No criticism—just a leadership opportunity we’re working on ourselves. It’s not uncommon to still equate authority with age and tenure. A 2025 Leadership Quarterly study found that younger adults are consistently perceived as less “leader-like” compared to middle-aged or older adults. This has absolutely zero to do with their performance. It’s driven almost entirely by age-based stereotypes about competence. Younger leaders also report higher rates of impostor syndrome, which negatively impacts their confidence and how older generations perceive them.

So if our workplaces celebrate generational diversity but still default to the same authority structures, old tropes, and skewed beliefs we’ve always had, it falls flat. The actual competitive advantage only shows up when authority isn’t automatically tied to age. We have to treat younger team members like experts, not apprentices.

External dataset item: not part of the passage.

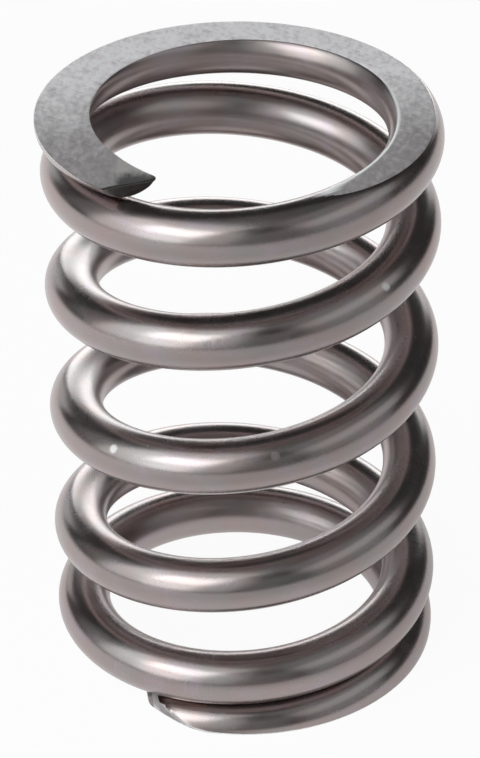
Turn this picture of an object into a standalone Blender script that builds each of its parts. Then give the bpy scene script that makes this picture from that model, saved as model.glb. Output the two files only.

While guzzling office coffee for the past three decades, I’ve seen highly confident employees of all ages and extremely timid ones of all ages. I’ve been around plenty of genuine pros, and more bullshitters than I can count. How a young employee shows up in the room says very little about their actual value or real potential. Courage at work isn’t about having all the answers. It’s about bringing your insights. Seeing what others can’t. Expanding the conversation.

In my experience, someone half my age is much more likely to be fluent in emerging tech, social platforms, and cultural codes than I am. They’re closer to trending consumer behavior vs. the nostalgia of “how it used to be.” They’re certainly fresher from being bathed in the light of provocative academic thought leadership like cultural ethics to DEI to data: topics my hardbound textbooks never even sniffed 35 years ago.

Planit’s clients expect relevance, not just experience, and they trust us to bring both to the partnership. It’s magic when we can pair fluency and raw innovation with seasoned strategy and business judgment.

So for the up-and-coming generations primed to lead the new marketing workforce, here’s a permission slip you deserve:

  • Don’t hesitate to share your POV and your unique cultural perspective. When you offer real observations and evidence without feeling like you need to know everything, you may discover you’re exactly the voice the C-Suite needs to hear.
  • Claim your space. “From a Gen-Z perspective” or “Based on my analysis of TikTok trends” are superpowers not everyone has.
  • Remember, you were invited to the room for a reason. It probably wasn’t to sit quietly and do whatever the boss says, or to keep slogging through the status quo. You are necessary, not optional, to the conversation. I promise I’m not just being a cheerleader; this is how we’re actively trying to build our Planit teams and leadership.

And for leaders, especially the ones who have been around for a minute:

  • Put younger voices in visible, meaningful roles, even when the stakes are high and the client isn’t a “youth brand.”
  • Pass the mic. If we keep relying on the same go-to managers to drive everything, we’re leaving valuable insights on the table.
  • Be open to a different way than you would have done it. New doesn’t mean better, but it also doesn’t mean worse.
  • Learn from our home team. Less than two miles from Planit, the Baltimore Ravens just hired a much younger head coach in Jesse Minter. They also let him bring in a 29-year-old Offensive Coordinator who’s the same age as our QB and the youngest in the league. Is their youth movement a gamble? Totally. But it sends a clear message that standing still is the bigger risk. And if a top NFL franchise can hand the ball to a new generation to spark innovation, our agencies and boardrooms can certainly do the same.

Let’s be clear: old can be very wise. Young can be very wise, too. Smart organizations make space for both. The real advantage of the modern workplace isn’t just having five generations in the room. It’s knowing when, and being brave enough, to give them the floor.

(And to all the “mentees” like mine who share their ideas and open the dialogue, keep pushing. We’re listening.)